Fees Sap Mutual Funds Seeking Hedge Returns
Comment of the Day

June 14 2011

Commentary by David Fuller

Fees Sap Mutual Funds Seeking Hedge Returns

This tale of fund manager greed and investor gullibility from Bloomberg is posted without further comment. Here is the opening:
Altegris Managed Futures Strategy Fund, a mutual fund that allows less affluent clients to invest with some of the best-known hedge-fund commodities traders, has attracted $707 million since its start less than a year ago.

Investors in the fund lost 6 percent this year, and plummeting gold, silver and oil prices weren't the only reason. The losses also reflect fees of as much as 2 percent of assets paid to the underlying traders in addition to the fund's 2 percent management fee and 5.75 percent in upfront charges. If the fund had made a profit, as much as 35 percent of that would also have gone to the underlying managers.

Investors in U.S. mutual funds, by contrast, paid 0.8 percent in average fees last year, according to data from Morningstar.

"The fees are far higher than for less specialized strategies," said Nadia Papagiannis, an analyst with Chicago- based Morningstar Inc. (MORN) "They're promising the performance of hedge-fund managers, but what we've seen with funds of funds is that the performance is mediocre."

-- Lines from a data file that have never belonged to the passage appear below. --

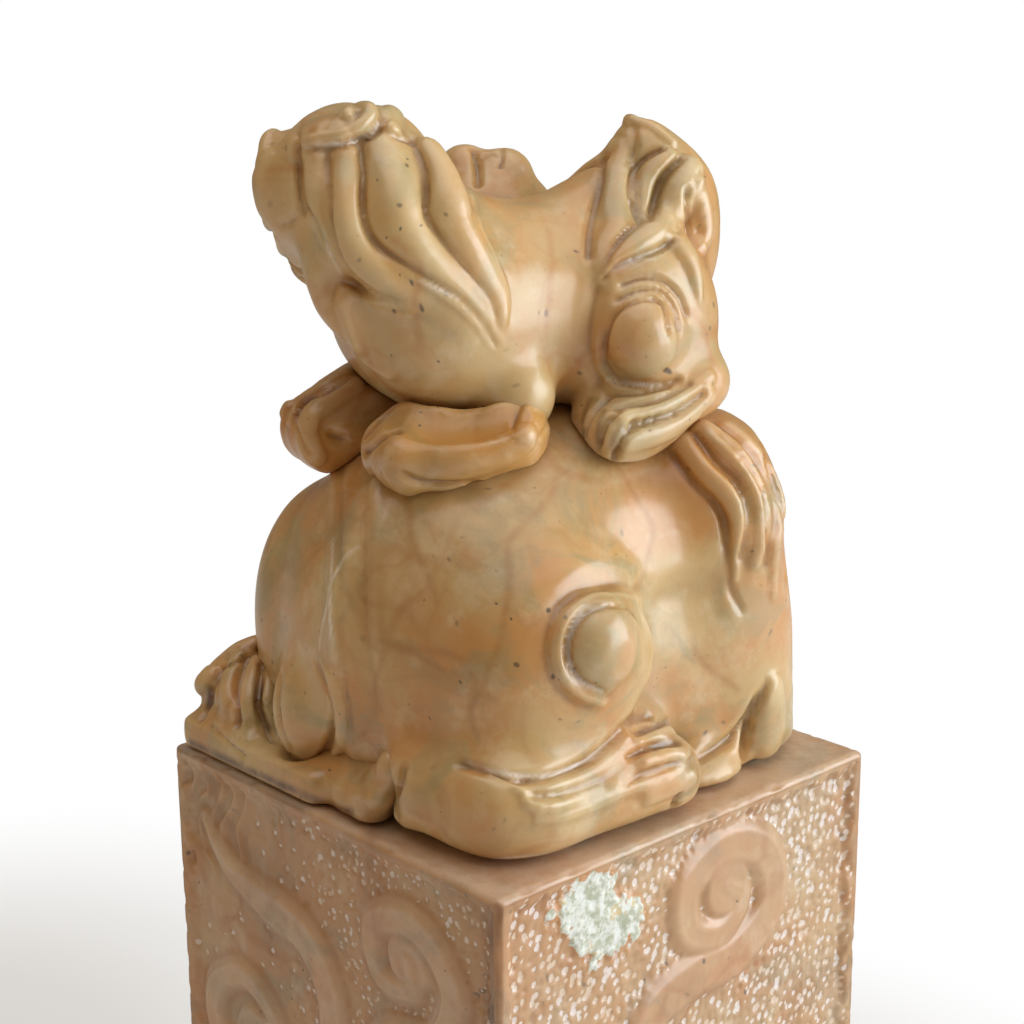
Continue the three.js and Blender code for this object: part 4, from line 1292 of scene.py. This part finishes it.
def eye_ring():
    return [
        np.array(EYE) + (0, EYE_WIDE * math.cos(turn), EYE_TALL * math.sin(turn))
        for turn in np.linspace(0, math.tau, 13)
    ]


def cheek_curl():
    turns = np.linspace(0, CHEEK_TURNS * math.tau, 30)
    radii = CHEEK_RADIUS * (1 - CHEEK_CLOSES * turns / turns[-1])
    return [np.array(CHEEK) + (r * math.sin(t), 0, r * math.cos(t)) for r, t in zip(radii, turns)]


# A face: each line is its places on the head, its widths and its heights in millimetres.
# The raised ones are the upper lip, the lower lip and the brow.
FACE_ROPES = [
    ([(1.15, 0.04, -0.36), (1.04, 0.32, -0.4), (0.86, 0.6, -0.36), (0.62, 0.82, -0.16)],
     [2.4, 2.8, 2.2, 1.2], [0.7, 0.9, 0.7, 0.3]),
    ([(1.0, 0, -0.7), (0.92, 0.3, -0.72), (0.74, 0.52, -0.66), (0.5, 0.72, -0.48)],
     [2.0, 2.2, 1.2], [0.6, 0.7, 0.3]),
    ([(1.0, 0.1, 0.34), (0.97, 0.28, 0.48), (0.86, 0.52, 0.54), (0.7, 0.7, 0.44), (0.66, 0.76, 0.28),
      (0.74, 0.68, 0.22)], [2.4, 3.2, 3.2, 2.6, 2.0], [0.7, 1.1, 1.1, 0.9, 0.6]),
]
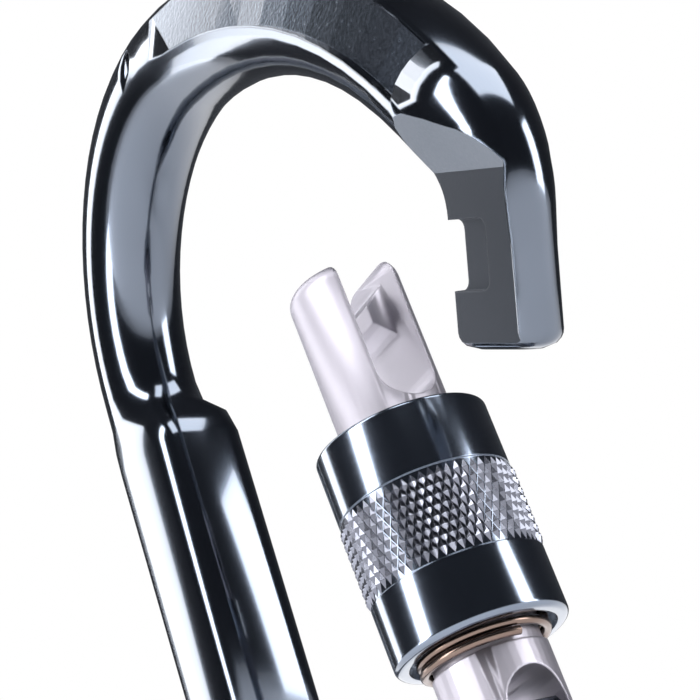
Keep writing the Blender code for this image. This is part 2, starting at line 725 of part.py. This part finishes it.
def main():
    for old in list(bpy.data.objects):
        bpy.data.objects.remove(old, do_unlink=True)

    gunmetal = material("gunmetal_aluminium", (0.035, 0.042, 0.055), 0.18, 1.0)
    sleeve_look = material("black_anodised_aluminium", (0.03, 0.036, 0.048), 0.2, 1.0)
    satin = material("clear_anodised_aluminium", (0.52, 0.50, 0.54), 0.45, 1.0)
    bronze_steel = material("tempered_steel", (0.16, 0.13, 0.12), 0.3, 1.0)
    steel = material("stainless_steel", (0.55, 0.55, 0.56), 0.3, 1.0)

    assembly = add_frame("carabiner", None, 0.0)
    shut_frame = add_frame("shut_gate_frame", assembly, GATE_LEAN)
    gate_frame = add_frame("gate_hinge", assembly, GATE_LEAN - GATE_OPENING)
    spring_frame = add_frame("spring_line", gate_frame, 0.0)
    spring_frame.location.x = -SPRING_OFFSET

    body = build_body(assembly, shut_frame, gunmetal)
    build_gate(gate_frame, satin)
    build_sleeve(gate_frame, sleeve_look)
    build_ring(gate_frame, bronze_steel)
    build_rivet(gate_frame, steel)
    build_plunger(spring_frame, steel)
    build_spring(spring_frame, steel)

    # The row's origin is the middle of the bar's bounding box.
    for axis in range(3):
        places = [vertex.co[axis] for vertex in body.data.vertices]
        assembly.location[axis] = -(min(places) + max(places)) / 2.0


main()
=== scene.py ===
# %% [markdown]
# # A screw-gate carabiner
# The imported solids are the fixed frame. Here each visible solid is given a smooth skin and the finish of
# the real piece: polished anodised bar, bead-blasted gate, turned and knurled sleeve, tempered wire ring.

import json
import math

import bmesh
import bpy
from mathutils import Matrix, Vector


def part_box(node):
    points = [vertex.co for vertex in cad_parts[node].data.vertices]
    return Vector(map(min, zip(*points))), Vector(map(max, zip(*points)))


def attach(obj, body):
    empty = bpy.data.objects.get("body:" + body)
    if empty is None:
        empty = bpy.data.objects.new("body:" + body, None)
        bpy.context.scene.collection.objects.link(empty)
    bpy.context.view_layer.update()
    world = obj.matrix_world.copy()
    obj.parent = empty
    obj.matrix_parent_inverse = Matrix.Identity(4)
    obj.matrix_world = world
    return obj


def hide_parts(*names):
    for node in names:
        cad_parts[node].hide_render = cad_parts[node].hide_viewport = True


MM = 0.001
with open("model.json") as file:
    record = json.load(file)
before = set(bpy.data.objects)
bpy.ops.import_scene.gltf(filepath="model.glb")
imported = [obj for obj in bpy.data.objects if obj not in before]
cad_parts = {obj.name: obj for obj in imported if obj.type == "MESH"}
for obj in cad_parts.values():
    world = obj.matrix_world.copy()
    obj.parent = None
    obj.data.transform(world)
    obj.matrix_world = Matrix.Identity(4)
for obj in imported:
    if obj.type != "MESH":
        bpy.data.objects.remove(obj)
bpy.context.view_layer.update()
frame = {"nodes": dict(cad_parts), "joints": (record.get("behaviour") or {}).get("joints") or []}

# %% [markdown]
# ## Where the gate lies
# The gate swings on a rivet and the sleeve turns about the gate's own line, so both are found from the
# joints. A turned piece is easiest to make standing on Z and is then carried to that line by one matrix.

# %% The gate's line
joints = {joint["name"]: joint for joint in frame["joints"]}
pivot = Vector(joints["gate_hinge"]["pos_m"])
gate_axis = Vector(joints["sleeve_turn"]["axis"]).normalized()
ACROSS = Vector((0.0, 1.0, 0.0))
gate_out = ACROSS.cross(gate_axis).normalized()
gate_place = Matrix.Translation(pivot) @ Matrix((gate_out, ACROSS, gate_axis)).transposed().to_4x4()
swing = math.radians(joints["gate_hinge"]["range_deg"][1])
shut_place = (Matrix.Translation(pivot) @ Matrix.Rotation(swing, 4, "Y")
              @ Matrix.Translation(-pivot) @ gate_place)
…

Altegris Managed Futures and three similar products, the MutualHedge Frontier Legends Fund, Princeton Futures Strategy Fund and Grant Park Managed Futures Strategy Fund, have attracted $1.3 billion since the end of 2009, offering access to as many as 20 prominent hedge funds that buy and sell everything from grain to gold to dollars, for as little as $2,500 in initial investment. They also bring another feature of hedge funds: high fees.